Ungkapan itu justru lantas disambut "mesra" oleh Menteri Keuangan, Sri Mulyani. Pada tahun 2017 lalu, Menteri Keuangan mengaku senang jika ada masyarakat yang pamer kekayaan. Pasalnya, itu memudahkan Direktur Jenderal Pajak untuk menelusuri harta kekayaan orang tersebut. Saya kira, pesan Menteri Keuangan itu masih berlaku hingga hari ini.
Apapun maksud tujuan dari memamerkan harta, baik niat panjat sosial ataupun memberikan motivasi kepada sesama, adalah hak bagi mereka. Namun, hak tersebut tidak sepenuhnya mutlak. Apa yang dilakukan oleh Polri adalah contohnya.

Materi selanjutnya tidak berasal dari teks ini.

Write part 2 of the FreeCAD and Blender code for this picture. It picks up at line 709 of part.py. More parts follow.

Baru-baru ini Polri mengimbau kepada para anggota polisi agar tidak berpose hidup mewah, melainkan hidup sederhana. Saya kira itu adalah kode etik yang cukup baik untuk menyelami perasaan batin masyarakat. Utamanya mereka yang masih berada di bawah garis kemiskinan. Mungkin para orang kaya bisa saja membeli batu bata ber merk yang dijual dengan harga Rp 2,8 juta.

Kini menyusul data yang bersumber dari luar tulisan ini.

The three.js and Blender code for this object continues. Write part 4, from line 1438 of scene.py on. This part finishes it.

Jumlah itu setara dengan gaji Upah Minimum Regional (UMR) di kota tempat saya tinggal yakni Malang. Jika niatnya pamer, maka hal itu akan setidaknya akan menyentil "jiwa kemiskinan" para masyarakat menengah atau di bawah garis kemiskinan. Sehingga, yang dilakukan Polri adalah agar menjaga perasaan itu.
KH Ahmad Bahauddin atau yang akrab disapa Gus Baha, dalam sebuah ceramahnya yang terekam di Youtube mengingatkan agar manusia lebih banyak bersyukur atas apa yang ditipkan oleh Allah kepada manusia. Kekayaan adalah harta titipan dari Allah SWT.